___ Data provided
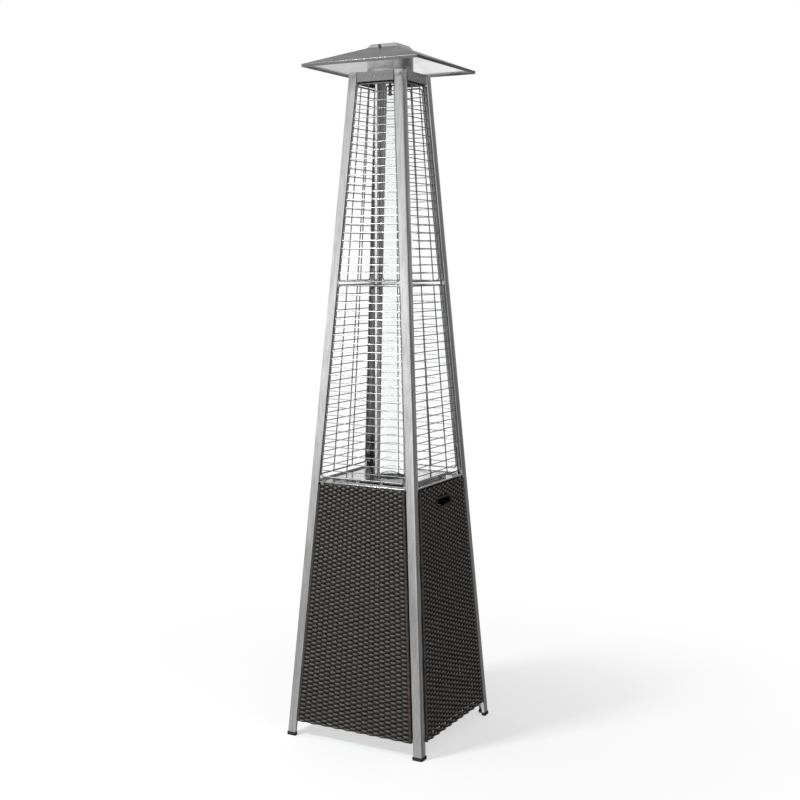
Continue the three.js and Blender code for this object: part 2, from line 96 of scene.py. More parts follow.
def piece(name, geo, mats, body="base", replaces=(), angle=34, turn=0.0, matrix=None, bevel=None):
    v = np.concatenate(geo.v)
    if matrix is not None:
        v = v @ np.array(matrix)[:3, :3].T + np.array(matrix)[:3, 3]
    if turn:
        v = rotz(v, turn)
    me = bpy.data.meshes.new(name)
    me.from_pydata((v * MM).tolist(), [], geo.f)
    for m in mats if isinstance(mats, (list, tuple)) else [mats]:
        me.materials.append(m)
    me.polygons.foreach_set("material_index", geo.m)
    me.polygons.foreach_set("use_smooth", [True] * len(me.polygons))
    me.set_sharp_from_angle(angle=math.radians(angle))
    # stores the weave's painted-light mask (crest highlight, valley shade) as the 'wear' attribute
    if geo.wear:
        me.attributes.new("wear", "FLOAT", "POINT").data.foreach_set("value", np.concatenate(geo.wear).astype(np.float32))
    me.update()
    o = bpy.data.objects.new(name, me)
    bpy.context.scene.collection.objects.link(o)
    if bevel:
        add_bevel(o, *bevel)
    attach(o, body)
    if replaces:
        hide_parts(*([replaces] if isinstance(replaces, str) else replaces))
    return o


def add_bevel(o, width, segments=2, angle=38):
    b = o.modifiers.new("edge", "BEVEL")
    b.width, b.segments, b.limit_method, b.angle_limit = width * MM, segments, "ANGLE", math.radians(angle)
    b.harden_normals = True
    b.use_clamp_overlap = True
    return b


def cad(name, mat, slot=None, bevel=None):
    """A CAD node that stays, with its own finish."""
    o = NODES[name]
    o.data.materials.clear()
    o.data.materials.append(mat)
    if bevel:
        add_bevel(o, *bevel)
    return o


def arcp(cx, cy, r, a0, a1, n):
    return [(cx + r * math.cos(a), cy + r * math.sin(a)) for a in np.linspace(a0, a1, n + 1)]


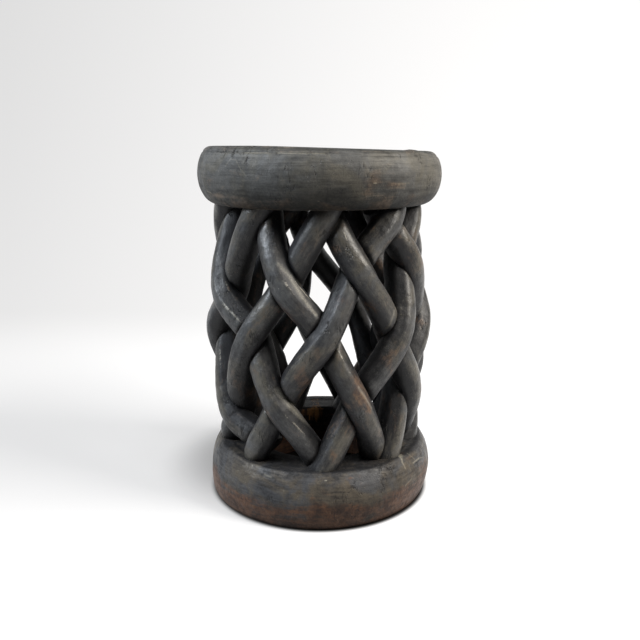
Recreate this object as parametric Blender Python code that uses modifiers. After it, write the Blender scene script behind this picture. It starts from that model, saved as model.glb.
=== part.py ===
"""A carved wooden stool: a thick round seat on an open ring base, joined by a woven lattice.

The lattice is a plain weave of round strands wrapped on a barrel. Nine strands lean right
and nine lean left. Each passes over one strand and under the next, in five rows of crossings.
All lengths are in metres, +Z is up and the origin is on the floor under the middle.
"""
import math

import bmesh
import bpy
from mathutils import Vector

# Overall sizes
STOOL_HEIGHT = 0.4455
FIT_CLEARANCE = 0.0003
MERGE_DISTANCE = 0.00001
TURNED_STEPS = 48
SMOOTH_EDGE_DEGREES = 50

# Seat: a thick disc, widest near its top, with a shallow dished sitting face
SEAT_THICKNESS = 0.0685
SEAT_RADIUS = 0.151
SEAT_WIDEST_DROP = 0.0325
SEAT_RIM_RADIUS = 0.134
SEAT_UNDERSIDE_RADIUS = 0.128
SEAT_DISH_RADIUS = 0.092
SEAT_DISH_DEPTH = 0.005
SEAT_EDGE_POINTS = 5
SEAT_DISH_POINTS = 3

# Base: a ring with a bulging side and a sloped shoulder, hollowed right through. The strands
# stand on a ledge sunk a little below the rim. The shoulder ease sets how early the side
# leaves the rim: 1 makes a quarter ellipse, and more makes a straighter slope.
BASE_HEIGHT = 0.0715
BASE_RADIUS = 0.147
BASE_WIDEST_HEIGHT = 0.036
BASE_RIM_RADIUS = 0.1335
BASE_SHOULDER_EASE = 1.3
BASE_FOOT_RADIUS = 0.1415
BASE_LEDGE_DEPTH = 0.001
BASE_LEDGE_SLOPE = 0.001
BASE_BORE_RADIUS = 0.086
BASE_BORE_ROUNDING = 0.004
BASE_EDGE_POINTS = 5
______
--- Short exercise ---
Reproduce the data, keeping every line exactly the same.

--- Reply to the exercise ---
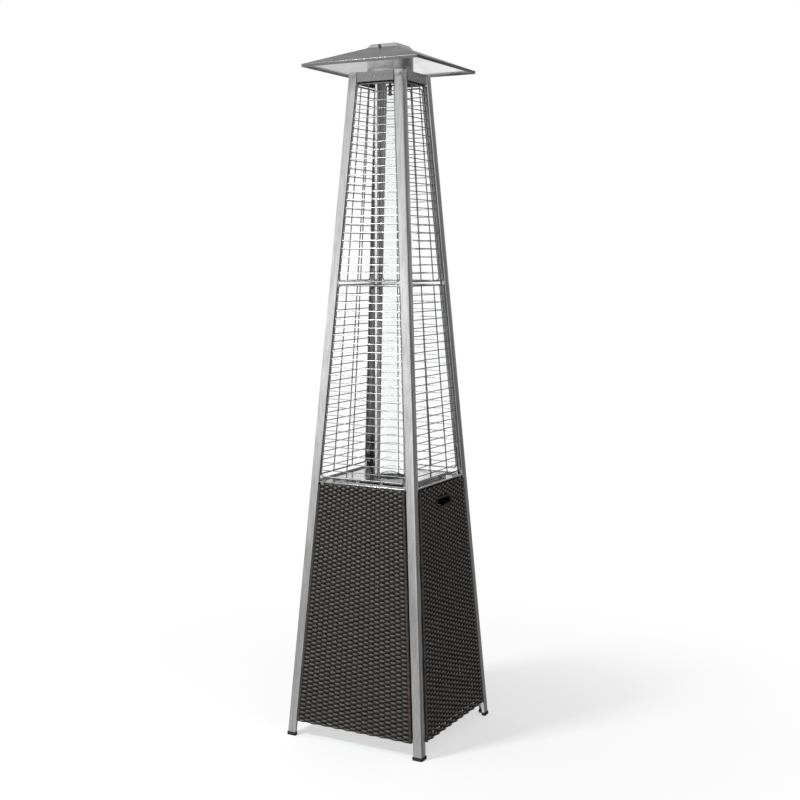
Continue the three.js and Blender code for this object: part 2, from line 96 of scene.py. More parts follow.
def piece(name, geo, mats, body="base", replaces=(), angle=34, turn=0.0, matrix=None, bevel=None):
    v = np.concatenate(geo.v)
    if matrix is not None:
        v = v @ np.array(matrix)[:3, :3].T + np.array(matrix)[:3, 3]
    if turn:
        v = rotz(v, turn)
    me = bpy.data.meshes.new(name)
    me.from_pydata((v * MM).tolist(), [], geo.f)
    for m in mats if isinstance(mats, (list, tuple)) else [mats]:
        me.materials.append(m)
    me.polygons.foreach_set("material_index", geo.m)
    me.polygons.foreach_set("use_smooth", [True] * len(me.polygons))
    me.set_sharp_from_angle(angle=math.radians(angle))
    # stores the weave's painted-light mask (crest highlight, valley shade) as the 'wear' attribute
    if geo.wear:
        me.attributes.new("wear", "FLOAT", "POINT").data.foreach_set("value", np.concatenate(geo.wear).astype(np.float32))
    me.update()
    o = bpy.data.objects.new(name, me)
    bpy.context.scene.collection.objects.link(o)
    if bevel:
        add_bevel(o, *bevel)
    attach(o, body)
    if replaces:
        hide_parts(*([replaces] if isinstance(replaces, str) else replaces))
    return o


def add_bevel(o, width, segments=2, angle=38):
    b = o.modifiers.new("edge", "BEVEL")
    b.width, b.segments, b.limit_method, b.angle_limit = width * MM, segments, "ANGLE", math.radians(angle)
    b.harden_normals = True
    b.use_clamp_overlap = True
    return b


def cad(name, mat, slot=None, bevel=None):
    """A CAD node that stays, with its own finish."""
    o = NODES[name]
    o.data.materials.clear()
    o.data.materials.append(mat)
    if bevel:
        add_bevel(o, *bevel)
    return o


def arcp(cx, cy, r, a0, a1, n):
    return [(cx + r * math.cos(a), cy + r * math.sin(a)) for a in np.linspace(a0, a1, n + 1)]


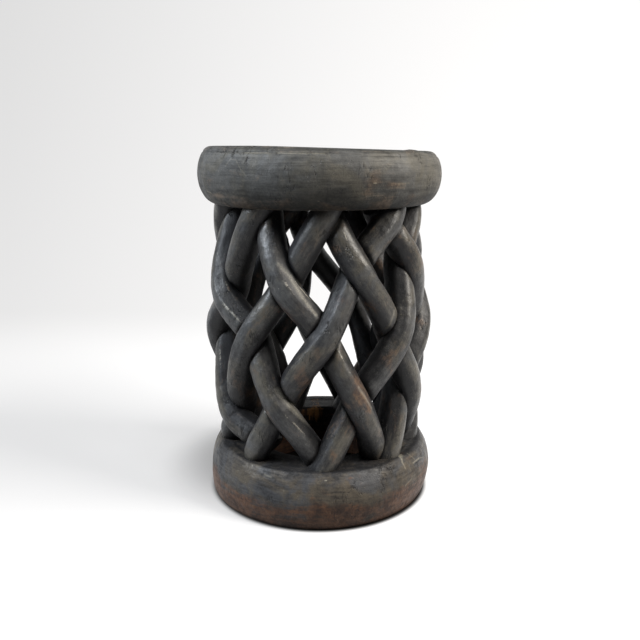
Recreate this object as parametric Blender Python code that uses modifiers. After it, write the Blender scene script behind this picture. It starts from that model, saved as model.glb.
=== part.py ===
"""A carved wooden stool: a thick round seat on an open ring base, joined by a woven lattice.

The lattice is a plain weave of round strands wrapped on a barrel. Nine strands lean right
and nine lean left. Each passes over one strand and under the next, in five rows of crossings.
All lengths are in metres, +Z is up and the origin is on the floor under the middle.
"""
import math

import bmesh
import bpy
from mathutils import Vector

# Overall sizes
STOOL_HEIGHT = 0.4455
FIT_CLEARANCE = 0.0003
MERGE_DISTANCE = 0.00001
TURNED_STEPS = 48
SMOOTH_EDGE_DEGREES = 50

# Seat: a thick disc, widest near its top, with a shallow dished sitting face
SEAT_THICKNESS = 0.0685
SEAT_RADIUS = 0.151
SEAT_WIDEST_DROP = 0.0325
SEAT_RIM_RADIUS = 0.134
SEAT_UNDERSIDE_RADIUS = 0.128
SEAT_DISH_RADIUS = 0.092
SEAT_DISH_DEPTH = 0.005
SEAT_EDGE_POINTS = 5
SEAT_DISH_POINTS = 3

# Base: a ring with a bulging side and a sloped shoulder, hollowed right through. The strands
# stand on a ledge sunk a little below the rim. The shoulder ease sets how early the side
# leaves the rim: 1 makes a quarter ellipse, and more makes a straighter slope.
BASE_HEIGHT = 0.0715
BASE_RADIUS = 0.147
BASE_WIDEST_HEIGHT = 0.036
BASE_RIM_RADIUS = 0.1335
BASE_SHOULDER_EASE = 1.3
BASE_FOOT_RADIUS = 0.1415
BASE_LEDGE_DEPTH = 0.001
BASE_LEDGE_SLOPE = 0.001
BASE_BORE_RADIUS = 0.086
BASE_BORE_ROUNDING = 0.004
BASE_EDGE_POINTS = 5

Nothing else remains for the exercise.